# Stored data:

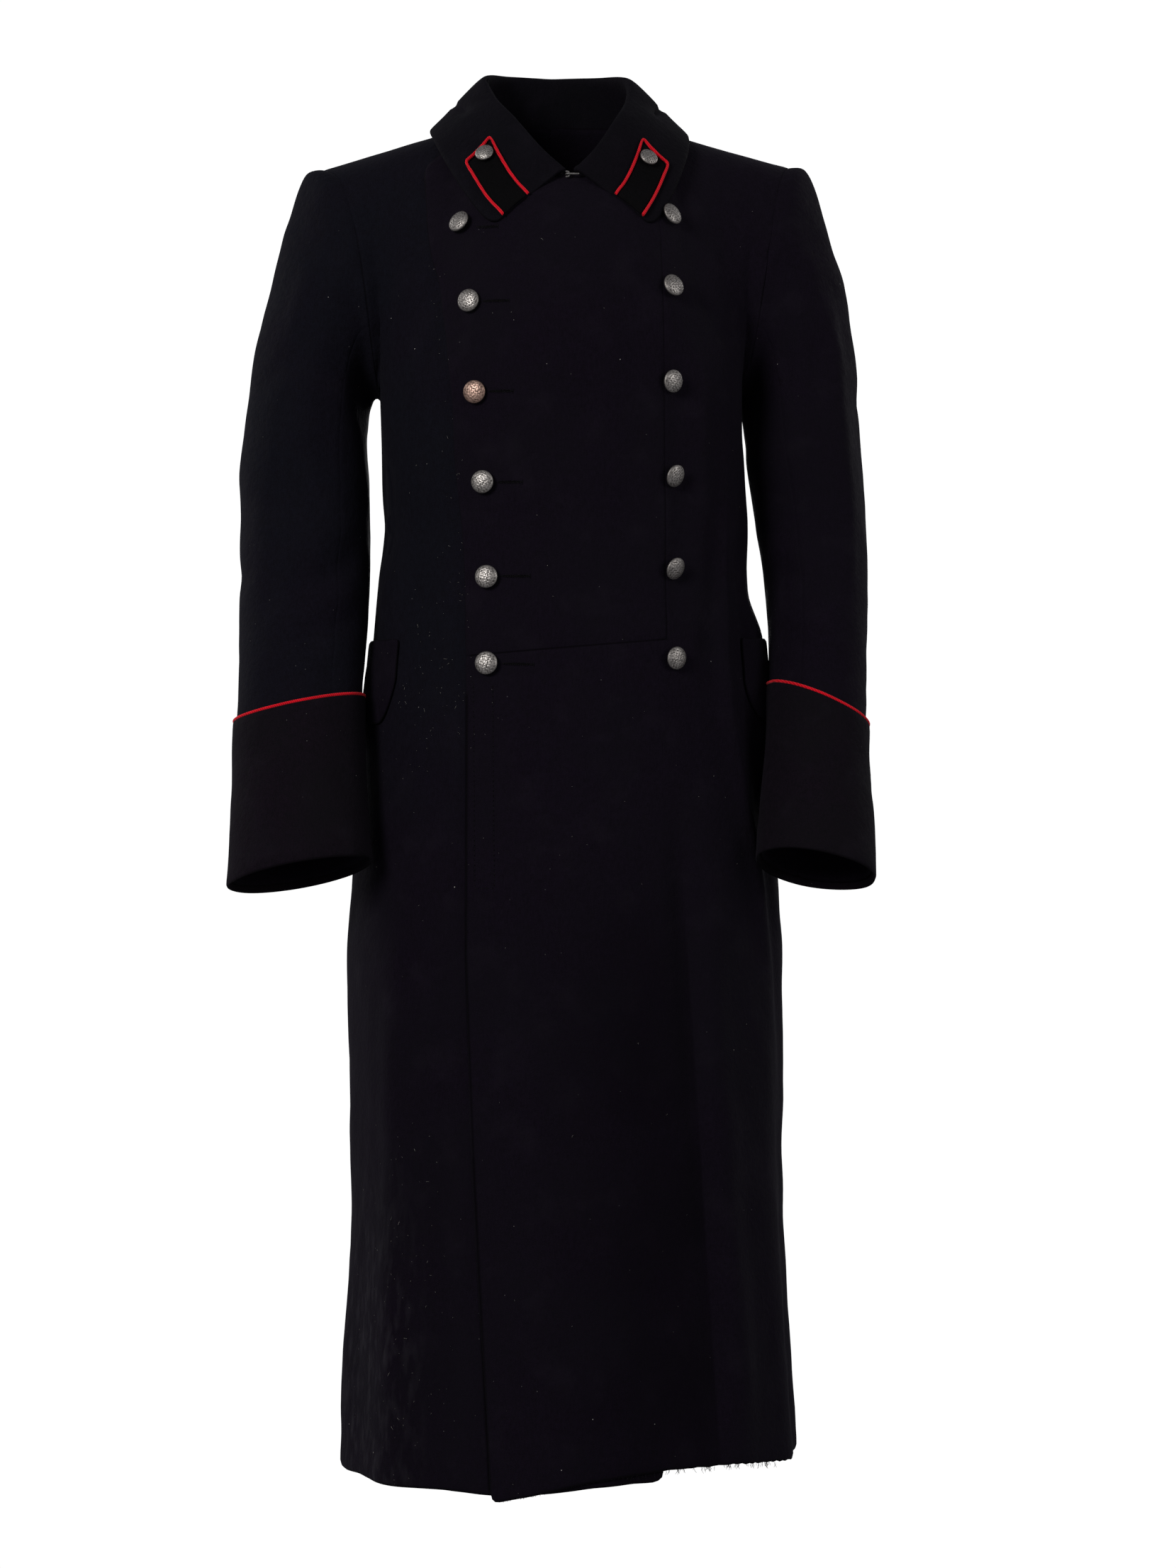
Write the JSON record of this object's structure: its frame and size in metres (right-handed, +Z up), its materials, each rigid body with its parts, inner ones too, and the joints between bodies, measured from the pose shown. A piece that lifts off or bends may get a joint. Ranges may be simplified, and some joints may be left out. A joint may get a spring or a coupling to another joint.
{
  "type": "military greatcoat",
  "caption": "Long double-breasted greatcoat, worn and hollow, with a turned-down collar with piped tabs, a buttoned chest panel, hip pocket flaps and deep piped cuffs.",
  "frame": {"origin": "middle of the base of the neck, level with the inner ends of the shoulder seams, where the worn coat is carried", "axes": "+Z up, -Y the way the coat faces, +X the wearer's left"},
  "size_m": [0.5745, 0.3758, 1.2364],
  "materials": {
    "black_wool": "felted heavy wool, matt",
    "black_velvet": "short pile, matt",
    "red_piping": "wool cord, matt",
    "pewter": "worn white metal, satin",
    "brass": "tarnished, satin",
    "dark_steel": "blackened wire"
  },
  "bodies": {
    "root": {"front_right": "black_wool", "front_left": "black_wool", "plastron": "black_wool", "back_left": "black_wool", "back_right": "black_wool", "sleeve_upper_left": "black_wool", "sleeve_upper_right": "black_wool", "sleeve_under_left": "black_wool", "sleeve_under_right": "black_wool", "cuff_left": "black_wool", "cuff_right": "black_wool", "collar": "black_wool", "pocket_flap_left": "black_wool", "pocket_flap_right": "black_wool", "collar_tab_left": "black_velvet", "collar_tab_right": "black_velvet", "cuff_piping_left": "red_piping", "cuff_piping_right": "red_piping", "tab_piping_left": "red_piping", "tab_piping_right": "red_piping", "button_left_1": "pewter", "button_left_2": "pewter", "button_left_3": "pewter", "button_left_4": "pewter", "button_left_5": "pewter", "button_left_6": "pewter", "button_right_1": "pewter", "button_right_2": "pewter", "button_right_4": "pewter", "button_right_5": "pewter", "button_right_6": "pewter", "button_collar_left": "pewter", "button_collar_right": "pewter", "button_right_3": "brass", "collar_hook": "dark_steel", "collar_eye": "dark_steel"}
  },
  "joints": []
}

# Goal:
Reproduce the complete set of lines precisely as supplied.

# Correct result:
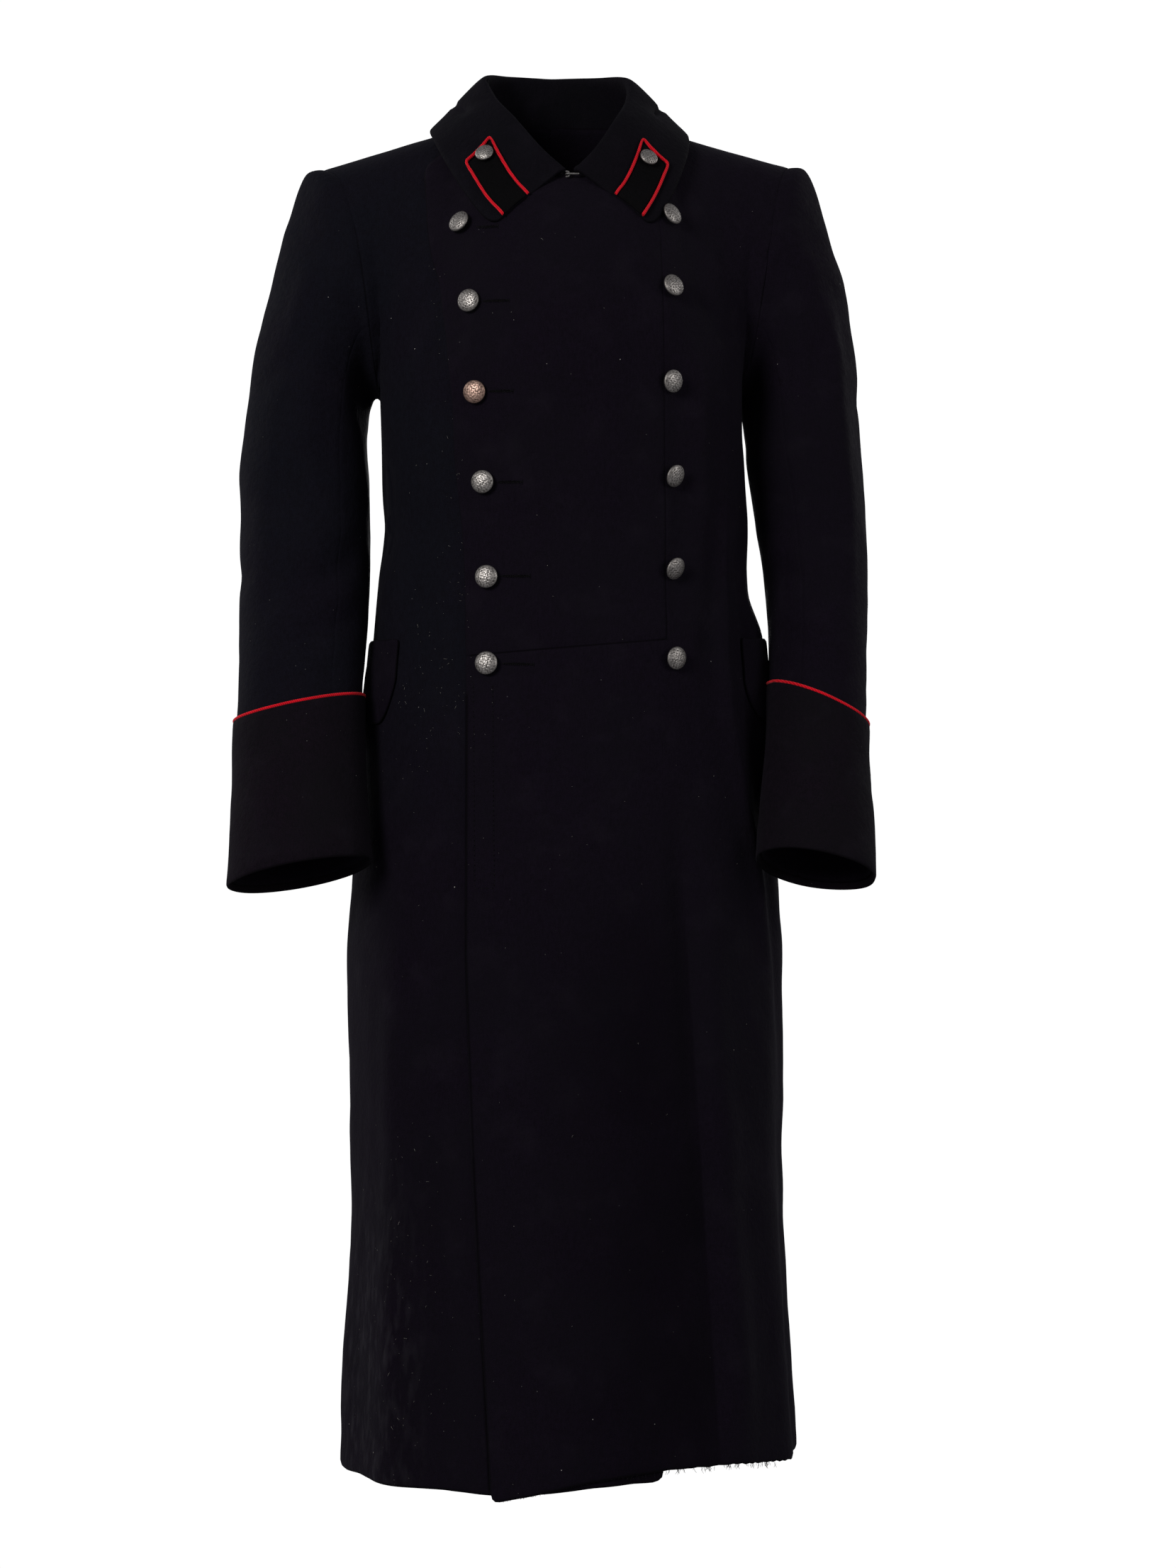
Write the JSON record of this object's structure: its frame and size in metres (right-handed, +Z up), its materials, each rigid body with its parts, inner ones too, and the joints between bodies, measured from the pose shown. A piece that lifts off or bends may get a joint. Ranges may be simplified, and some joints may be left out. A joint may get a spring or a coupling to another joint.
{
  "type": "military greatcoat",
  "caption": "Long double-breasted greatcoat, worn and hollow, with a turned-down collar with piped tabs, a buttoned chest panel, hip pocket flaps and deep piped cuffs.",
  "frame": {"origin": "middle of the base of the neck, level with the inner ends of the shoulder seams, where the worn coat is carried", "axes": "+Z up, -Y the way the coat faces, +X the wearer's left"},
  "size_m": [0.5745, 0.3758, 1.2364],
  "materials": {
    "black_wool": "felted heavy wool, matt",
    "black_velvet": "short pile, matt",
    "red_piping": "wool cord, matt",
    "pewter": "worn white metal, satin",
    "brass": "tarnished, satin",
    "dark_steel": "blackened wire"
  },
  "bodies": {
    "root": {"front_right": "black_wool", "front_left": "black_wool", "plastron": "black_wool", "back_left": "black_wool", "back_right": "black_wool", "sleeve_upper_left": "black_wool", "sleeve_upper_right": "black_wool", "sleeve_under_left": "black_wool", "sleeve_under_right": "black_wool", "cuff_left": "black_wool", "cuff_right": "black_wool", "collar": "black_wool", "pocket_flap_left": "black_wool", "pocket_flap_right": "black_wool", "collar_tab_left": "black_velvet", "collar_tab_right": "black_velvet", "cuff_piping_left": "red_piping", "cuff_piping_right": "red_piping", "tab_piping_left": "red_piping", "tab_piping_right": "red_piping", "button_left_1": "pewter", "button_left_2": "pewter", "button_left_3": "pewter", "button_left_4": "pewter", "button_left_5": "pewter", "button_left_6": "pewter", "button_right_1": "pewter", "button_right_2": "pewter", "button_right_4": "pewter", "button_right_5": "pewter", "button_right_6": "pewter", "button_collar_left": "pewter", "button_collar_right": "pewter", "button_right_3": "brass", "collar_hook": "dark_steel", "collar_eye": "dark_steel"}
  },
  "joints": []
}